PhilterPaper commented 1 year ago

I think I've got it working now. Please give it a try and let me know if it is satisfactory: Postscript.pm.txt PDF::Builder::Resource::Font::Postscript font-type1.t.txt t/ 021_psfonts.txt examples/ (Need to strip off .txt suffix)

ppisar commented 1 year ago

Amazing. It works out of the box now. All tests pass, examples/021_psfonts produces a correct glyph set.

PhilterPaper commented 1 year ago

That's good to hear. If you regard it as now working correctly for your purposes, please close this ticket and I will push the new code to GitHub. Otherwise, any updates needed to font paths, etc? If you need a few days to play with it, no problem,

apodtele commented 1 year ago

Cool. I was looking at 021_psfonts.txt. You say that these fonts are not compatible with UTF8. I wonder why. The t1 fonts have pretty decent coverage with full sets of Cyrillic and Greek scripts.

ppisar commented 1 year ago

I tested it in RHEL 9 and Fedora 38. The font paths are sufficient.

PhilterPaper commented 1 year ago

OK, into GitHub it goes! The next CPAN release probably won't be for a few months.

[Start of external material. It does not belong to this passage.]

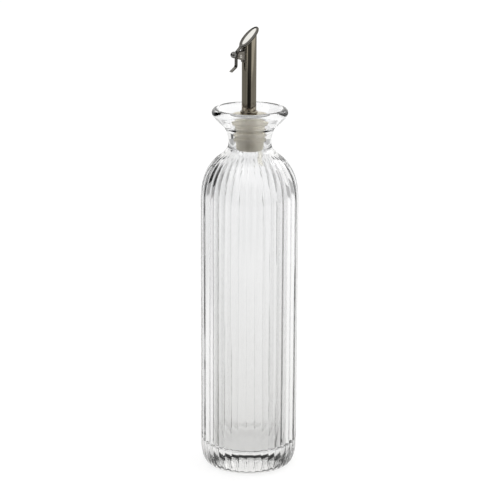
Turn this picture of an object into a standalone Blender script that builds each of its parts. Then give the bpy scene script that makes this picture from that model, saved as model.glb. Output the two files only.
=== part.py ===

According to PDF, it is single byte encoding only. No multibyte such as UTF-8. Same for core fonts. There's no reason you can't use these fonts for non-PDF purposes (including converting them to TTF). I am kicking around some ideas for supporting UTF-8 in PDF via multiple subfonts on a page: initialize a subfont to ASCII, add additional 128 characters as encountered. Rinse and repeat, changing to the new subfont.